=== Aim of the exercise ===
Restate verbatim the lines between the one holding "Write the OpenSCAD" and the one holding "they say otherwise.", both included, and no others.

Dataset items

>>>

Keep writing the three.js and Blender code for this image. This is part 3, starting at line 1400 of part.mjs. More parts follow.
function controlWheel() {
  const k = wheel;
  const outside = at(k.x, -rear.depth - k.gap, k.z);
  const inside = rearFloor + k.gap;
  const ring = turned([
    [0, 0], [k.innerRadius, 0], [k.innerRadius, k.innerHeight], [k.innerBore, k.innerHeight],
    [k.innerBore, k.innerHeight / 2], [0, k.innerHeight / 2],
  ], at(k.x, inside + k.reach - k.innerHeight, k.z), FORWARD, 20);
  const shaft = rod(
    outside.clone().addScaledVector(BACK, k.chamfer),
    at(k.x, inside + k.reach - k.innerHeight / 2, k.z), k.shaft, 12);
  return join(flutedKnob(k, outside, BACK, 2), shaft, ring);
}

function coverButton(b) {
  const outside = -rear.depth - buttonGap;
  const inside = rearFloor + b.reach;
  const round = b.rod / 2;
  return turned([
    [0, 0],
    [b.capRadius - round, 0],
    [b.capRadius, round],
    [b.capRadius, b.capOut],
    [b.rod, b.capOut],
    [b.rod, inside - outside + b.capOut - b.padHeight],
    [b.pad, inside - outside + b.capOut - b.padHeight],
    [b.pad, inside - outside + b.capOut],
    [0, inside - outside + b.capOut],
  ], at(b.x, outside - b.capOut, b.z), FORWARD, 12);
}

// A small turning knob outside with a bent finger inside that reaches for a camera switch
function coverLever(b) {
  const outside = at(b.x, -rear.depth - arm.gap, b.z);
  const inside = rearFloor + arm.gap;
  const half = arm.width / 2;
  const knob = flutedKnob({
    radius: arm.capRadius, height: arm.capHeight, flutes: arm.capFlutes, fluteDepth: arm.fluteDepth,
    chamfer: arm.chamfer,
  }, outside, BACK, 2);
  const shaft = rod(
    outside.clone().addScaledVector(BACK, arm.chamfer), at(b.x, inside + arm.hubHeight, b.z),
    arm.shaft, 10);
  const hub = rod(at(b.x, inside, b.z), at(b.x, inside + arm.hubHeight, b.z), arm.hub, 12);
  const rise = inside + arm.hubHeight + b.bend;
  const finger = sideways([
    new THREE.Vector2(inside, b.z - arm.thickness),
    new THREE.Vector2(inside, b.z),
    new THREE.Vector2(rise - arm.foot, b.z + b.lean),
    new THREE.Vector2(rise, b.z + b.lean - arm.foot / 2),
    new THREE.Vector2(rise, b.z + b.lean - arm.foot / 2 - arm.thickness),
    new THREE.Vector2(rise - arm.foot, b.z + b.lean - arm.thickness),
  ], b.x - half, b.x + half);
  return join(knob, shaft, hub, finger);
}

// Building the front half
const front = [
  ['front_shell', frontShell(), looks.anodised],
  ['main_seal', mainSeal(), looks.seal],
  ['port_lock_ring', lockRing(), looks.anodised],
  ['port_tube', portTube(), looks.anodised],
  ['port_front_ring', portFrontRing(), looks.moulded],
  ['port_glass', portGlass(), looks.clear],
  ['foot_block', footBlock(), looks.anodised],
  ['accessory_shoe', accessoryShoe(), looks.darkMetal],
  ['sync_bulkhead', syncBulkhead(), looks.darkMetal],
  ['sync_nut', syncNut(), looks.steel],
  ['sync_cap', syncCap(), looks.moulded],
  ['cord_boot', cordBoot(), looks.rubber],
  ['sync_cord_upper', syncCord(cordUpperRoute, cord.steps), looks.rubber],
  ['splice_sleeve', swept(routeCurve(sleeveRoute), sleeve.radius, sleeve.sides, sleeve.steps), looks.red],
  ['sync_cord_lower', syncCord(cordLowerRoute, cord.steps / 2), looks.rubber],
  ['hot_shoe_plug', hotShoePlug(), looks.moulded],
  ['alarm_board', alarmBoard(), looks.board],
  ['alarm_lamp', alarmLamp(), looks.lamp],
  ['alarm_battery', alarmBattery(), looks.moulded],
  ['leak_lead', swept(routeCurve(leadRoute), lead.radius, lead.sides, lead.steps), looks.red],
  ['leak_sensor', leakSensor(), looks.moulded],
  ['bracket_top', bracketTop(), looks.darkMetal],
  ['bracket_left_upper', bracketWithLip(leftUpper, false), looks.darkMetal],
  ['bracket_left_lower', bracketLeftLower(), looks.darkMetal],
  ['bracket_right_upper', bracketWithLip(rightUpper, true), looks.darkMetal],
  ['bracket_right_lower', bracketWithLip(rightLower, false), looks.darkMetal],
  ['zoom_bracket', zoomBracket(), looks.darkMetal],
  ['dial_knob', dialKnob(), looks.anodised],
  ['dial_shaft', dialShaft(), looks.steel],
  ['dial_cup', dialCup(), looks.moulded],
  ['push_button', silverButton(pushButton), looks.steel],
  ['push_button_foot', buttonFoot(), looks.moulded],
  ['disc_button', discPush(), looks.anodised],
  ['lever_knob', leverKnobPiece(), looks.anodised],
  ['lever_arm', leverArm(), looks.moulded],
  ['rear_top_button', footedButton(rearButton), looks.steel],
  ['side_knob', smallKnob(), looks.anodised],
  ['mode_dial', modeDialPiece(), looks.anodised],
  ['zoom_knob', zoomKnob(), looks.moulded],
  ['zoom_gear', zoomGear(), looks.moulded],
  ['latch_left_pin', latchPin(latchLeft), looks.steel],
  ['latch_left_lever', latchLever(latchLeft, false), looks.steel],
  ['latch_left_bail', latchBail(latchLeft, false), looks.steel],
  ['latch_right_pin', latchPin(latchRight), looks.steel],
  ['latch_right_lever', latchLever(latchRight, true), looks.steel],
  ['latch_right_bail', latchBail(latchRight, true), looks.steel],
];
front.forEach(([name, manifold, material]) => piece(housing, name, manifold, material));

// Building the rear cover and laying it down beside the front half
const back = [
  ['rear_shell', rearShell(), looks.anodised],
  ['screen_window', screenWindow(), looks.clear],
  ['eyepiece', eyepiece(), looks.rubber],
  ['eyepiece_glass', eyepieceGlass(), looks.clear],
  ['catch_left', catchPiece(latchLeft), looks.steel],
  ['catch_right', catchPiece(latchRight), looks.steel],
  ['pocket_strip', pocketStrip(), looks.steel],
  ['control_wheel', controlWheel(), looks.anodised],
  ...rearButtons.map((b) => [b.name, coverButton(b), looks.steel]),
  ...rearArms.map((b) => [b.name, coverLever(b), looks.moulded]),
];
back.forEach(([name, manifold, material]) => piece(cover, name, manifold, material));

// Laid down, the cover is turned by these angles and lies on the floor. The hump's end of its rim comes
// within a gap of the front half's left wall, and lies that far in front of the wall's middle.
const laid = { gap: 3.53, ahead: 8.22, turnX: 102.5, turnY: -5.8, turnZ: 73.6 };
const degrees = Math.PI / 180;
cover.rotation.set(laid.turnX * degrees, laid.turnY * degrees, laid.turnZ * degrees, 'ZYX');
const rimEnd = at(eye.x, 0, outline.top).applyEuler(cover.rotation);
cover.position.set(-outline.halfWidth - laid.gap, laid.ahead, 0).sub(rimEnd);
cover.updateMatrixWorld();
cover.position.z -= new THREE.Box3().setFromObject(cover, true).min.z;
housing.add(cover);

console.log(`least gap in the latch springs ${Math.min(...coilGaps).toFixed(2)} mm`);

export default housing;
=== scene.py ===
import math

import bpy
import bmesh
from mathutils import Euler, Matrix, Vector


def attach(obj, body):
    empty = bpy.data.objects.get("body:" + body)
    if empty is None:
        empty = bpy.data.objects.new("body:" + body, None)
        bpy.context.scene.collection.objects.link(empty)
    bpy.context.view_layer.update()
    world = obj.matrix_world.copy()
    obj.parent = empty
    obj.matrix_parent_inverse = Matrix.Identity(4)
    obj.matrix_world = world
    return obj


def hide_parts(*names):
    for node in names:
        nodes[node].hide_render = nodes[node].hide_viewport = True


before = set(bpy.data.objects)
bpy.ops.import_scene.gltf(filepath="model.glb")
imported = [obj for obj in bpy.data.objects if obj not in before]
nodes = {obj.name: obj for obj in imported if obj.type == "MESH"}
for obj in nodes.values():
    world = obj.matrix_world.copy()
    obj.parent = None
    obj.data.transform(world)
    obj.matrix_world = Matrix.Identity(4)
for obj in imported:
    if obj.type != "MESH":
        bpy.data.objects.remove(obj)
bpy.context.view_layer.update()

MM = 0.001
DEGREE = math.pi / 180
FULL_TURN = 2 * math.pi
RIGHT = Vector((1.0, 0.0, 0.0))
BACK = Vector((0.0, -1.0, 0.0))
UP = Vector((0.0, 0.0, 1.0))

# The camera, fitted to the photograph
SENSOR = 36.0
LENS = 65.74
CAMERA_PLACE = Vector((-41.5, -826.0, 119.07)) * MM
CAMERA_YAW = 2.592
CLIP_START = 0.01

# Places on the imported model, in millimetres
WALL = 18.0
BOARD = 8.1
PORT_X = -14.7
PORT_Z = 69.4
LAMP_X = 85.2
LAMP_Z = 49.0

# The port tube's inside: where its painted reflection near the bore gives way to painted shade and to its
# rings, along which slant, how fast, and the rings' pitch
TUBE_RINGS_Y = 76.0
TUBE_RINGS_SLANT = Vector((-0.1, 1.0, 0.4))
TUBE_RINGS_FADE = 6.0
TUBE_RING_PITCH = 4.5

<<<
>>>

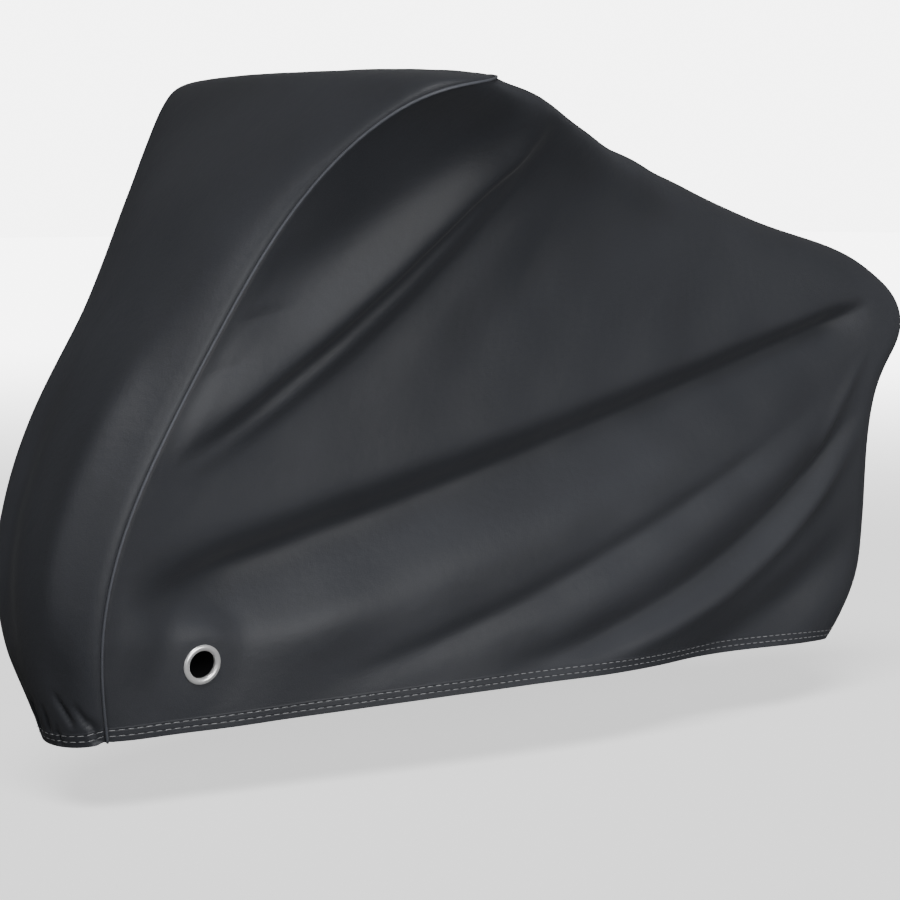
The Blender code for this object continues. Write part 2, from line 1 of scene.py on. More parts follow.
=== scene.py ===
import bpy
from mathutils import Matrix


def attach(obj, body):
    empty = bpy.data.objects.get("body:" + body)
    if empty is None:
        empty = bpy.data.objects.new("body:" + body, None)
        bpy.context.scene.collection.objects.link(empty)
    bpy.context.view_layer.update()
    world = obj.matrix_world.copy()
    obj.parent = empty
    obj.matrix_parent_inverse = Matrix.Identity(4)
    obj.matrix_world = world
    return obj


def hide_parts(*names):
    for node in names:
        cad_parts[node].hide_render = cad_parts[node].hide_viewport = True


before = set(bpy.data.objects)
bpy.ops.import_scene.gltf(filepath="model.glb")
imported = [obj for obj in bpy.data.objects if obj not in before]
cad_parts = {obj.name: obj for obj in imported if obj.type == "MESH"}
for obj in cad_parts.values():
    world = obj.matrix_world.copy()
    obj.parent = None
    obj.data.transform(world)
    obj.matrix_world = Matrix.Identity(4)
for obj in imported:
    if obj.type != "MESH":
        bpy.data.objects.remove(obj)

<<<
>>>

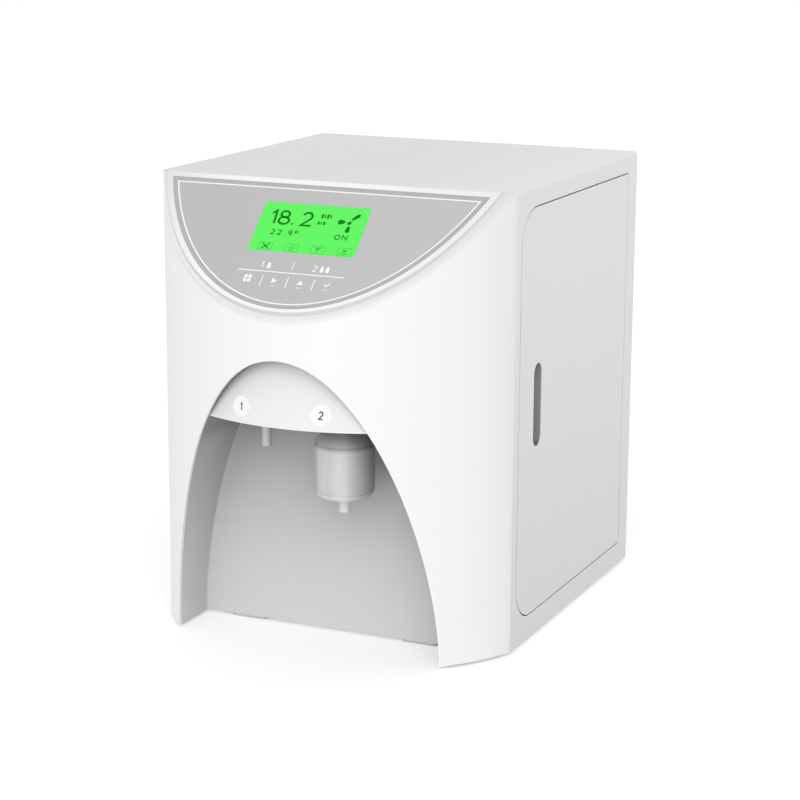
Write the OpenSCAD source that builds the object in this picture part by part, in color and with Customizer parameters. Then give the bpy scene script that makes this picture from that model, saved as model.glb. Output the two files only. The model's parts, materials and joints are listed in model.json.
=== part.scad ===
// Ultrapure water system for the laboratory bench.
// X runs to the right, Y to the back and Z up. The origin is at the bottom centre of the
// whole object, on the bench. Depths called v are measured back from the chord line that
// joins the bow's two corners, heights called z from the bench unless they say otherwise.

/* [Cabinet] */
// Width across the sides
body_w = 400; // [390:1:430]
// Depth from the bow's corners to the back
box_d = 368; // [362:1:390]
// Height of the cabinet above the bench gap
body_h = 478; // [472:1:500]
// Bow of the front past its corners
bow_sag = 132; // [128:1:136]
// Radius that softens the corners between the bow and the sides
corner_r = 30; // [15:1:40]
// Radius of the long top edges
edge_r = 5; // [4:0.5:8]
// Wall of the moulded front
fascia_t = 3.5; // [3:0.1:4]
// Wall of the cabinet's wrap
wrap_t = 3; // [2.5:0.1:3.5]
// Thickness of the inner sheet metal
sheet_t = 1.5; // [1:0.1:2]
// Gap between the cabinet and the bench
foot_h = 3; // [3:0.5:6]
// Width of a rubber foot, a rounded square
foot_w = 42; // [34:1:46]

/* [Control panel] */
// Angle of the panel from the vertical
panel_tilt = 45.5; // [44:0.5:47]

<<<

=== Response to the exercise ===
Write the OpenSCAD source that builds the object in this picture part by part, in color and with Customizer parameters. Then give the bpy scene script that makes this picture from that model, saved as model.glb. Output the two files only. The model's parts, materials and joints are listed in model.json.
=== part.scad ===
// Ultrapure water system for the laboratory bench.
// X runs to the right, Y to the back and Z up. The origin is at the bottom centre of the
// whole object, on the bench. Depths called v are measured back from the chord line that
// joins the bow's two corners, heights called z from the bench unless they say otherwise.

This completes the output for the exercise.